**Directions for this task:**
Say how many lines contain the word "bodies" and give no other text.

┄┄┄┄┄┄

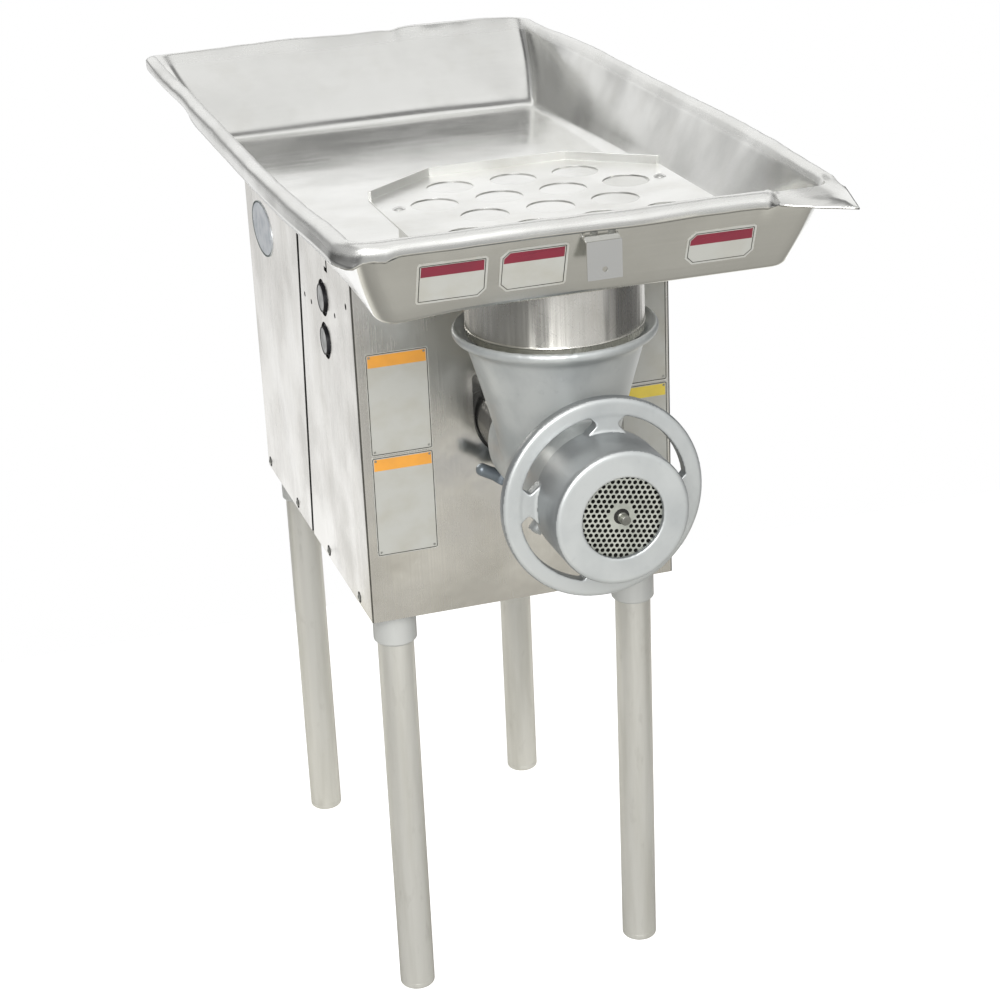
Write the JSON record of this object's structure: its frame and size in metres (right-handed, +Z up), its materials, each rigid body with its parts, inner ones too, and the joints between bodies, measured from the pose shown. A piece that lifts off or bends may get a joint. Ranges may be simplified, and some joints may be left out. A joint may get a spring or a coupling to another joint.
{
  "type": "electric meat grinder",
  "caption": "Floor-standing electric meat grinder: steel motor housing on pipe legs, cast grinding head with a spoked adjusting ring, lift-off feed pan with a hole guard.",
  "frame": {"origin": "on the floor, under the middle of the whole machine", "axes": "+X to the right, +Y to the back, +Z up; the grinding head faces -Y"},
  "size_m": [0.534, 1.024, 1.0313],
  "materials": {
    "housing_steel": "brushed stainless sheet, worn and lightly scratched",
    "base_steel": "painted steel plate",
    "screw_steel": "zinc-plated steel",
    "socket_cast": "cast collar under aluminium paint",
    "leg_paint": "aluminium paint on steel pipe, worn",
    "plate_enamel": "white enamelled plate with a coloured band",
    "badge_metal": "blank oval plate of satin aluminium",
    "black_plastic": "moulded black plastic",
    "case_cast": "cast aluminium, turned bright at the nose",
    "bearing_steel": "ground bearing steel",
    "seal_rubber": "nitrile rubber",
    "shaft_steel": "machined steel",
    "motor_paint": "grey machine enamel",
    "core_laminations": "laminated electrical steel",
    "fan_plastic": "moulded plastic",
    "button_plastic": "light grey moulded plastic",
    "head_cast": "tinned cast iron, smooth and satin",
    "clamp_steel": "plain cast handle, darkened",
    "cutter_steel": "ground tool steel",
    "pan_steel": "brushed stainless sheet, scuffed",
    "guard_steel": "brushed stainless plate"
  },
  "bodies": {
    "housing": {"front_shell": "housing_steel", "rear_cover": "housing_steel", "top_cover": "housing_steel", "base_plate": "base_steel", "motor_feet": "base_steel", "housing_screws": "screw_steel", "leg_socket_fl": "socket_cast", "leg_socket_fr": "socket_cast", "leg_socket_rl": "socket_cast", "leg_socket_rr": "socket_cast", "leg_fl": "leg_paint", "leg_fr": "leg_paint", "leg_rl": "leg_paint", "leg_rr": "leg_paint", "leg_plugs": "leg_paint", "panel_plates": "plate_enamel", "oval_plate": "badge_metal", "cable_gland": "black_plastic", "switch_block": "black_plastic", "capacitor": "black_plastic", "gear_case": "case_cast", "gear_cover": "case_cast", "gear_bearings": "bearing_steel", "motor_bearings": "bearing_steel", "shaft_seal": "seal_rubber", "motor_frame": "motor_paint", "motor_bell_front": "motor_paint", "motor_bell_rear": "motor_paint", "motor_stator": "core_laminations", "grinder_head": "head_cast", "plate_key": "clamp_steel"},
    "drive_train": {"worm": "head_cast", "worm_stud": "cutter_steel", "knife": "cutter_steel", "drive_shaft": "shaft_steel", "output_gear": "shaft_steel"},
    "lay_train": {"lay_shaft": "shaft_steel", "lay_gear": "shaft_steel", "lay_pinion": "shaft_steel"},
    "motor_rotor": {"rotor_shaft": "shaft_steel", "rotor_core": "core_laminations", "motor_pinion": "shaft_steel", "motor_fan": "fan_plastic"},
    "plate": {"grinding_plate": "cutter_steel"},
    "ring": {"adjusting_ring": "head_cast"},
    "clamp": {"clamp_handle": "clamp_steel"},
    "start": {"start_button": "button_plastic"},
    "stop": {"stop_button": "button_plastic"},
    "pan": {"feed_pan": "pan_steel", "feed_neck": "pan_steel", "guard_plate": "guard_steel", "guard_brackets": "guard_steel", "guard_rivets": "screw_steel", "latch_bracket": "pan_steel", "latch_rivets": "screw_steel", "pan_plates": "plate_enamel"}
  },
  "joints": [
    {"name": "worm_spin", "type": "hinge", "parent": "housing", "child": "drive_train", "pos_m": [0, -0.316, 0.7315], "axis": [0, 1, 0], "continuous": true},
    {"name": "lay_spin", "type": "hinge", "parent": "housing", "child": "lay_train", "pos_m": [0.05785, -0.133, 0.66256], "axis": [0, 1, 0], "continuous": true},
    {"name": "rotor_spin", "type": "hinge", "parent": "housing", "child": "motor_rotor", "pos_m": [0, 0.038, 0.61969], "axis": [0, 1, 0], "continuous": true},
    {"name": "plate_slide", "type": "slide", "parent": "housing", "child": "plate", "axis": [0, -1, 0], "range_m": [0, 0.0101]},
    {"name": "ring_turn", "type": "hinge", "parent": "plate", "child": "ring", "pos_m": [0, -0.471, 0.7315], "axis": [0, -1, 0], "range_deg": [0, 900]},
    {"name": "clamp_turn", "type": "hinge", "parent": "housing", "child": "clamp", "pos_m": [0, -0.219, 0.7315], "axis": [-0.4848, 0, -0.8746], "range_deg": [0, 180]},
    {"name": "start_press", "type": "slide", "parent": "housing", "child": "start", "axis": [1, 0, 0], "range_m": [0, 0.004], "stiffness_N_per_m": 400, "springref_m": -0.003},
    {"name": "stop_press", "type": "slide", "parent": "housing", "child": "stop", "axis": [1, 0, 0], "range_m": [0, 0.004], "stiffness_N_per_m": 400, "springref_m": -0.003},
    {"name": "pan_lift", "type": "slide", "parent": "housing", "child": "pan", "axis": [0, 0, 1], "range_m": [0, 0.15]}
  ],
  "couplings": [
    {"joint": "lay_spin", "follows": "worm_spin", "ratio": -3},
    {"joint": "rotor_spin", "follows": "worm_spin", "ratio": 9},
    {"joint": "plate_slide", "follows": "ring_turn", "m_per_rad": 0.00063662}
  ]
}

┄┄┄┄┄┄

**Task result:**
2